By WILL C. HOLDEN, Bozeman Daily Chronicle Sports Writer

Finishers at the XTERRA Wild Horse Creek Triathlon come in all shapes and sizes.

Considering the event takes place in the beautiful Hyalite Canyon and has a long course (1,200-yard swim, 16-miles mountain bike, six-mile trail run) and a short course (600-yard swim, seven-mile, three-mile trail run), the wide variety of participants seems only natural.

One group showed up in a souped up van bearing the name Team Muleterro, which claims to be "Montana's ultimate leaders of endurance sports." Others drove up in an Audi adorned with ballons and streams, "Just Married!" in their rearview mirror.

Some dive in Hyalite Reservoir head first to begin the swim. Others, like Marilynn Davis, from Wilson, Wyo., hang back to "avoid panic attacks" from the multitude of nearly 400 furiously kicking feet belonging to around 200 swimmers.

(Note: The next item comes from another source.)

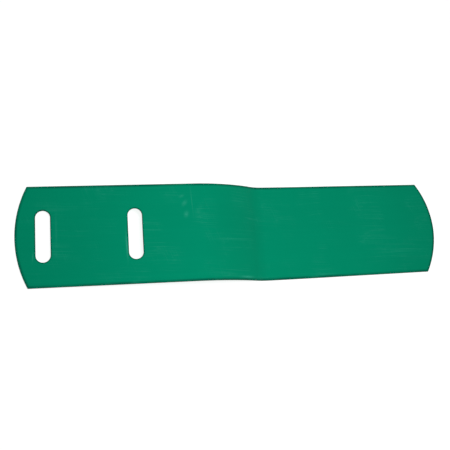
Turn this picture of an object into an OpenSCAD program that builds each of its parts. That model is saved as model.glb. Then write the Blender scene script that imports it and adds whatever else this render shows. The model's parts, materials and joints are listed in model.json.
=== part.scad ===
// Flexible slide sheet: one long strip of plastic with arc-cut ends, a pair of
// hand slots near one end and a low set bend across its middle.
// It lies with the tip of its slotted half and the whole of its plain half on the floor.
// Origin: middle of the overall length and width, on the floor.
// +X runs along the sheet from the slotted end to the plain end, +Z is up.

/* [Sheet] */
// Overall length, tip to tip, as the sheet lies
sheet_l = 900; // [750:5:1200]
// Width between the two straight sides
sheet_w = 200; // [140:5:300]
// Thickness of the plastic
sheet_t = 4; // [2:0.5:8]
// Radius of the arc that the slotted end is cut to
slotted_end_r = 225; // [170:5:400]
// Radius of the arc that the plain end is cut to
plain_end_r = 200; // [170:5:400]

/* [Hand slots] */
// Length of a hand slot across the sheet, over its round ends
slot_l = 102; // [80:1:130]
// Width of a hand slot, along the sheet
slot_w = 28; // [24:1:40]
// Distance from the tip of the slotted end to the middle of the first slot
slot_inset = 53; // [45:1:100]
// Distance between the middles of the two slots
slot_pitch = 177; // [80:1:230]

/* [Set bend] */
// Height of the underside above the floor at the top of the bend
crest_h = 30; // [5:1:60]
// Distance from the tip of the slotted end to the top of the bend
crest_run = 371; // [350:1:450]
// Inside radius over the top of the bend
crest_r = 240; // [120:5:400]
// Inside radius where the bend comes down to the floor
foot_r = 60; // [5:5:100]

/* [Hidden] */
$fn = 180;
// How far a cutting shape reaches past what it cuts
past = 10;
// Largest angle between two neighbouring steps of a bend
step_deg = 1.5;

// Tip of the slotted end, and middle of the crest curve
tip_x = -sheet_l / 2;
crest = [tip_x + crest_run, crest_h - crest_r];

// Slope of the slotted half: its underside runs straight from the floor at the
// tip until it touches the crest curve.
crest_reach = norm([crest_run, crest_h - crest_r]);
ramp_deg = atan2(crest_h - crest_r, crest_run) + asin(crest_r / crest_reach);

// Steepest slope on the other side, where the crest curve turns into the foot
// curve, and middle of the foot curve.
curve_gap = crest_r + sheet_t + foot_r;
drop_deg = acos(1 - crest_h / curve_gap);
foot = [crest.x + curve_gap * sin(drop_deg), sheet_t + foot_r];

// Points along an arc, in steps of step_deg or less
function arc_points(middle, r, from_deg, to_deg) =
    let (steps = ceil(abs(to_deg - from_deg) / step_deg))
    [for (i = [0:steps])
        let (a = from_deg + (to_deg - from_deg) * i / steps)
        middle + r * [cos(a), sin(a)]];

// Line along the bent strip, this high above its underside, from past the
// slotted end's tip to past the plain end. Side view, with Y upwards.
function strip_line(lift) = concat(
    [[tip_x, 0] - past * [cos(ramp_deg), sin(ramp_deg)] + lift * [-sin(ramp_deg), cos(ramp_deg)]],
    arc_points(crest, crest_r + lift, 90 + ramp_deg, 90 - drop_deg),
    arc_points(foot, foot_r + sheet_t - lift, 270 - drop_deg, 270),
    [[sheet_l / 2 + past, lift]]
);

// Points of a line in the opposite order
function backwards(line) = [for (i = [len(line) - 1:-1:0]) line[i]];

// Side view of the strip: what lies between its underside and its top
module side_view() {
    polygon(concat(strip_line(sheet_t), backwards(strip_line(0))));
}

// What is cut off beyond the arc of an end, here at the +X tip
module end_waste(r) {
    translate([sheet_l / 2 - r, 0])
        difference() {
            translate([0, -sheet_w])
                square([r + 2 * past, 2 * sheet_w]);
            circle(r = r);
        }
}

// Plan outline: a straight-sided strip, each end trimmed to an arc
module outline() {
    difference() {
        square([sheet_l + past, sheet_w], center = true);
        end_waste(plain_end_r);
        mirror([1, 0])
            end_waste(slotted_end_r);
    }
}

// One hand slot, cut square through the sloping half at a distance from the tip
module hand_slot(from_tip) {
    side_l = slot_l - slot_w;
    translate([tip_x, 0, 0])
        rotate([0, -ramp_deg, 0])
            translate([from_tip, 0, -past])
                linear_extrude(sheet_t + 2 * past) {
                    square([slot_w, side_l], center = true);
                    for (side = [-1, 1])
                        translate([0, side * side_l / 2])
                            circle(d = slot_w);
                }
}

module slide_sheet() {
    color([0.0, 0.53, 0.42])
        difference() {
            intersection() {
                rotate([90, 0, 0])
                    linear_extrude(sheet_w + past, center = true)
                        side_view();
                translate([0, 0, -past])
                    linear_extrude(crest_h + sheet_t + 2 * past)
                        outline();
            }
            for (slot = [0, 1])
                hand_slot(slot_inset + slot * slot_pitch);
        }
}

slide_sheet();
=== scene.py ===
"""Slide sheet: a long strip of flexible plastic with two hand slots and a low set bend.

The strip is made in the order that a workshop makes it. A flat blank is cut from plastic
sheet, with arc-shaped ends, two hand slots and eased edges. The blank is then set to its
low bend, which ends in a foot where the sheet comes down and lies flat.

Everything is in metres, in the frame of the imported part: +X runs from the slotted end to
the plain end, +Y goes across and +Z is up from the floor.

A place on the flat blank is given as (along, across): the distance along the sheet from
the tip of the slotted end, and the distance from its middle line.
"""

import json
import math

import bmesh
import bpy
import numpy as np
from mathutils import Matrix, Vector


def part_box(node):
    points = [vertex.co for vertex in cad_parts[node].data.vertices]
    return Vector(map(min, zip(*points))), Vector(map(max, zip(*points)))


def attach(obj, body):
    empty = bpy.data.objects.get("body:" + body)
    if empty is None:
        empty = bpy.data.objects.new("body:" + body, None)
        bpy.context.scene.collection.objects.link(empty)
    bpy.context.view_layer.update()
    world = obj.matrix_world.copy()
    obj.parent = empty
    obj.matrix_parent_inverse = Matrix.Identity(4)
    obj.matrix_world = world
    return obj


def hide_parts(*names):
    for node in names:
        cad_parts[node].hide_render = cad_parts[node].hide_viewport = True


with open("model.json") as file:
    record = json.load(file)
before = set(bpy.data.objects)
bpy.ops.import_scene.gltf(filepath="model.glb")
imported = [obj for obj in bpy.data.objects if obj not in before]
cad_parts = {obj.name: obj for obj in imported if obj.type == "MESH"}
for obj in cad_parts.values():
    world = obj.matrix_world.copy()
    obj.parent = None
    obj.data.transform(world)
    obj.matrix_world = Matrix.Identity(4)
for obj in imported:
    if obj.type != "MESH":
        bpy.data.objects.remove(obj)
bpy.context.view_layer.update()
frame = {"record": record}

bl_info = {
    "name": "Slide Sheet",
    "version": (1, 0, 0),
    "blender": (4, 5, 0),
    "location": "3D View > Sidebar > Slide Sheet",
    "description": "Makes a flexible plastic slide sheet and a small studio to show it in",
    "category": "Object",
}

SHEET_NODE = "slide_sheet"
MILLIMETRE = 0.001

sheet_low, sheet_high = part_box(SHEET_NODE)
mounts = {mount["name"]: Vector(mount["pos_m"]) for mount in frame["record"]["mounts"]}


# ---------------------------------------------------------------------------
# Settings that a user would change
# ---------------------------------------------------------------------------


def length_setting(name, description, default, low, high):
    """A length in metres that a user may change."""
    return bpy.props.FloatProperty(
        name=name, description=description, default=default, min=low, max=high, unit="LENGTH"
    )


def share_setting(name, description, default, high=1.0):
    """A number without a unit, from 0 up, that a user may change."""
    return bpy.props.FloatProperty(
        name=name, description=description, default=default, min=0.0, max=high, subtype="FACTOR"
    )


def colour_setting(name, description, default):
    """A colour that a user may change."""
    return bpy.props.FloatVectorProperty(
        name=name, description=description, default=default,
        size=3, min=0.0, max=1.0, subtype="COLOR",
    )


class BlankSettings(bpy.types.PropertyGroup):
    """Sizes of the flat blank."""

    length: length_setting(
        "Length", "Distance between the two tips of the bent sheet",
        sheet_high.x - sheet_low.x, 0.8, 1.3,
    )
    width: length_setting(
        "Width", "Distance between the two straight sides",
        sheet_high.y - sheet_low.y, 0.16, 0.21,
    )
    thickness: length_setting(
        "Thickness", "Thickness of the plastic",
        0.004, 0.003, 0.008,
    )
    slotted_end_radius: length_setting(
        "Slotted end radius", "Radius of the arc that the slotted end is cut to",
        0.225, 0.2, 0.4,
    )
    plain_end_radius: length_setting(
        "Plain end radius", "Radius of the arc that the plain end is cut to",
        0.200, 0.18, 0.4,
    )
    edge_radius: length_setting(
        "Edge radius", "Radius that the cut edges are eased to",
        0.0012, 0.0002, 0.0014,
    )
    slot_length: length_setting(
        "Slot length", "Length of a hand slot across the sheet, over its round ends",
        0.102, 0.08, 0.12,
    )
    slot_width: length_setting(
        "Slot width", "Width of a hand slot, along the sheet",
        0.028, 0.02, 0.036,
    )
    mesh_step: length_setting(
        "Mesh step", "Usual size of a mesh face",
        0.003, 0.002, 0.01,
    )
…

Some tear down the final stretch of the bike ride atop the reservoir's damn, some gut it out on two flat tires.

Changing from biking shoes into running shoes, one racer said, "I can't wait to get up on this trail." Another says, "I can't wait to her the 'pssst,'" referencing the sound of a beer being cracked open.

Some sprint across the finish line with washboard abs glistening in the sun. Others are covered in mud and bearing battle wounds, doing everything they can just to make it across.

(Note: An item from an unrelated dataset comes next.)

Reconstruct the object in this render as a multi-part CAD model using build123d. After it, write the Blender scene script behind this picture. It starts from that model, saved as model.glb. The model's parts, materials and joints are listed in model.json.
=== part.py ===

Most gather their smudges, bumps and bruises from the mountain biking section, fairly unique to the 60 XTERRA triathlons that take place around the country and will culminate with the national finals in Ogden, Utah on Sept. 25.

Race director Scott Muir called this particular race's mountain biking section, which is marked by several large ruts and rocks at the beginning of the ride, "very technical."

"The long course has most of the roots and rocks and some of the climbing," Muir said. "The short course has a pretty easy up and a fun downhill. It's really a great course."

While Davis said the biking portion was indeed challenging, she picked up her own set of scraps and dirt from the trail run.

"I was daydreaming, thinking, 'I'm done, I'm done,' and crash, I went down on my face," Davis said. "It was on the last lap. I had my moment of crying, but then I pulled it together."

Davis, who has done the Wild Horse Creek race the past two years in addition to several across the country, including the Boulder (Colo.) Triathlon, was one of the more diminutive of the participants on the day. But there are those like Mike Chase, a 6-foot-6 Bozeman native who had to duck to get under the finish line.

It was Chase's first-ever triathlon. An avid mountain biker, Chase said he came across the race last year when he was kayaking on the reservoir.

"I was really interested," Chase said. "Just because it was kind of out in the wilderness and you weren't' running on a road somewhere. So I went after it. And now that I'm done, I can definitely say I wish I trained a little bit more. But it was a ton of fun. And now that I'm done, it feels great."

Simply crossing the finish line distinguished Davis and Chase from another kind of Wild Horse Creek participant: Those who aren't able to finish. Fatigue gets the best of some, injuries end the days of others. Muir said there were three of such injuries in this year's event. It was a higher rate than usual, Muir said, but then again, anything is possible in a race that his wife, fellow race director Karen Lefebre, called "an x-rated version of triathlon."
But none were serious, and one, which befell race volunteer Birk Larsen, could have even been described as humorous. Set to take it a little easier this year after partaking in the event the past three, Larsen prepared to ride the course and assist participants along the way.

A parking lot wheelie ended those aspirations.

"I flipped off the back and broke my right wrist and probably sprained my left wrist," said Larsen, a former Montana State student who now resides in Park City, Utah who took sixth in the long course race in 2008. "I rode the first half of the course still and thought, 'Well, probably not the best idea.'"

Lucky for Larsen, he was in good company.

"Karen and Scott, the people who put this thing on, are incredible," Larsen said. "My first time, they had a pushup contest for a free pair of shoes among all the first timers after the race. It's usually the last thing you want to do after this race, but somehow it's still fun."